Can a small team achieve ISO 27001 certification without a dedicated information security function?

Yes, but it requires careful planning. ISO 27001 does not prescribe a minimum headcount or an in-house CISO. What it requires is that someone has clear accountability for the ISMS, that processes are documented and followed consistently, and that leadership is engaged. Many mid-market businesses use a fractional CISO or external consultancy to lead the programme and write the documentation, with internal operational staff responsible for executing the day-to-day controls. The critical success factor is that security responsibilities are genuinely embedded in operational roles rather than treated as a paper exercise.

What happens if we fail an ISO 27001 Stage 2 audit?

A Stage 2 audit does not produce a simple pass or fail result. Auditors identify major non-conformities, minor non-conformities and observations. Major non-conformities must be remediated and verified before certification is granted, and the certification body will either schedule a further on-site visit or request documented evidence of remediation. Minor non-conformities must be remediated within a defined period, typically ninety days, and are reviewed at the first surveillance audit. Certification is withheld until all major non-conformities are resolved, but organisations are not required to repeat the full audit from scratch unless the issues are fundamental.

How do ISO 27001 surveillance audits work after initial certification?

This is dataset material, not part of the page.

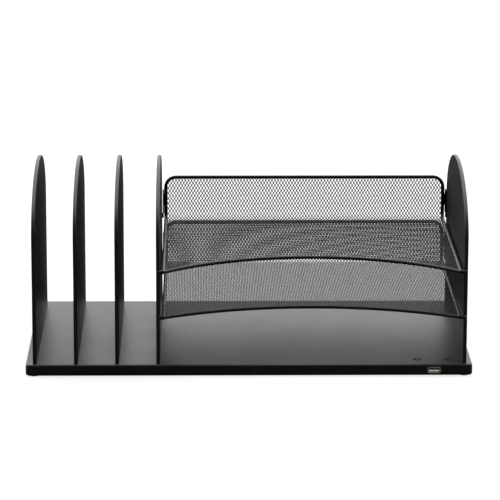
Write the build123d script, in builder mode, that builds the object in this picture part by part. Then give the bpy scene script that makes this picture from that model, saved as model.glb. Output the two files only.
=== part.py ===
"""Desktop file sorter: a steel base, five arched upright panels and two pull-out mesh letter trays.

Millimetres. +Z is up, +X is to the user's right, -Y faces the user. The origin is on the surface that
the rubber feet stand on, under the middle of the base.
"""

import os

from build123d import *

# ---- Driving dimensions: base ------------------------------------------------------------------
base_width = 495.0
base_depth = 282.0
base_height = 12.8  # folded steel pan, without its feet
base_sheet = 1.2
base_corner_radius = 5.0  # corners seen from above
base_top_bend = 2.0  # outside radius where the top folds down
base_bottom_bend = 2.5  # outside radius where the skirts fold in
base_return = 15.0  # width of the inward folded bottom rim, from the outside

foot_height = 1.0  # how far a foot stands proud of the pan
foot_radius = 5.5
foot_inset = 9.0
foot_stem_radius = 2.5
foot_barb_radius = 3.4
foot_barb_height = 1.5
foot_barb_taper = 12.0  # degrees
foot_hole_clearance = 0.05

# ---- Driving dimensions: upright panels --------------------------------------------------------
panel_depth = 258.0
panel_thickness = 4.2
panel_skin = 0.8  # each of the two steel skins
panel_rim = 3.2  # width of the solid edge all round
panel_edge_round = 1.4
panel_height = 204.2  # above the base top
panel_straight = 138.0  # height of the straight edges, where the arch starts
panel_front_setback = 4.5  # from the base front to the panel front
left_panel_inset = 10.0  # from the base's left side to the left end panel's middle
right_panel_inset = 8.6
upright_pitch = 45.6  # between the middles of two upright panels
upright_panels = 4

tab_length = 30.0
tab_thickness = 3.2
tab_drop = 9.0  # how far a tab reaches below the base's top sheet
tab_rise = 8.0  # how far a tab's block reaches up between the skins
tab_spacing = 170.0
tab_slot_clearance = 0.15

bracket_sheet = 1.5
bracket_length = 26.0
bracket_leg = 12.0
bracket_drop = 8.8
tab_screw_radius = 2.0
tab_screw_head_radius = 3.5
tab_screw_head = 2.4
tab_screw_tip = 1.2  # thread that shows past the tab
tab_screw_taper = 10.0  # degrees
screw_clearance = 0.15
socket_radius = 1.4
socket_depth = 1.3

# ---- Driving dimensions: letter trays ----------------------------------------------------------
wire_radius = 2.0
mesh_sheet = 0.5
tray_side_gap = 2.05  # from the wire's outside to the panel
tray_length = 262.5  # from the front corners to the back wall, wire middles
tray_fold_radius = 9.0
wire_end_round = 0.75
rim_corner_radius = 12.0
lower_tray_height = 53.1  # floor wire middle above the base top
tray_pitch = 51.6
tray_pass_gap = 0.3  # from the lower tray's back rim to the wires of the tray above it
upper_wall_height = 50.0  # from the floor wires to the back rim, wire middles
lower_front_bow = 46.0  # how far the front wire curves in at its middle
upper_front_bow = 68.0

pin_radius = 2.3
pin_end_round = 1.6
pin_notch_depth = 1.4
pin_notch_clearance = 0.3
pin_past_middle = 1.2  # how far a pin reaches past the panel's middle
hook_thickness = 1.4
hook_length = 11.0
hook_height = 28.0
hook_corner = 2.0
hook_neck = 14.0  # height of the part that reaches back to the rim's leg
hook_above_floor = 9.5
hook_setback = 3.0  # from the rim's leg to the wide part of its hook plate
peg_radius = 3.0
peg_taper = 8.0  # degrees
peg_stand_off = 1.7
peg_clearance = 0.3
peg_shank_radius = 1.6

# ---- Driving dimensions: USB socket module -----------------------------------------------------
usb_from_right = 42.5  # from the base's right side to the socket's middle
hub_width = 54.0
hub_depth = 31.0
hub_wall = 1.5
hub_corner = 1.5
hub_lid = 1.0
hub_gap = 0.1
hub_screw_spacing = 34.8
hub_screw_from_front = 20.4
hub_screw_radius = 1.5
hub_screw_length = 7.0
hub_screw_head_radius = 2.8
hub_screw_head = 1.4
hub_screw_taper = 18.0  # degrees
hub_socket_radius = 1.05
hub_socket_depth = 1.0
hub_boss_radius = 3.2
dish_radius = 5.0
dish_floor_radius = 3.4
dish_depth = 1.6
board_thickness = 1.0
board_gap = 0.3
usb_shell_width = 13.2
usb_shell_height = 5.7
usb_shell_sheet = 0.35
usb_shell_round = 0.6
usb_shell_depth = 14.0
usb_lip_width = 14.8
usb_lip_height = 7.3
usb_lip_chamfer = 1.6
usb_cutout_clearance = 0.1
tongue_width = 11.1
tongue_height = 1.9
tongue_setback = 1.3  # from the socket's mouth
tongue_gap = 0.55  # under the tongue
tongue_round = 0.25
contact_width = 1.0
contact_height = 0.25
contact_setback = 1.0  # from the tongue's front edge
contact_pitch = 2.2
contact_count = 4
gland_radius = 3.6
gland_neck_radius = 2.6
gland_bore = 2.0
gland_length = 9.0
gland_taper = 5.0  # degrees
lead_notch_width = 7.0
lead_notch_height = 6.0
lead_notch_round = 2.3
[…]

ISO 27001 certification is valid for three years, subject to annual surveillance audits. Surveillance audits are shorter than the initial certification audit, typically taking one to two days depending on the size of the organisation, and focus on whether the ISMS is being maintained, whether non-conformities from the previous audit have been addressed and whether there have been significant changes to scope or risk. A recertification audit at the end of the three-year cycle is more comprehensive. Organisations that treat certification as a one-time project rather than an ongoing programme consistently struggle at surveillance audits.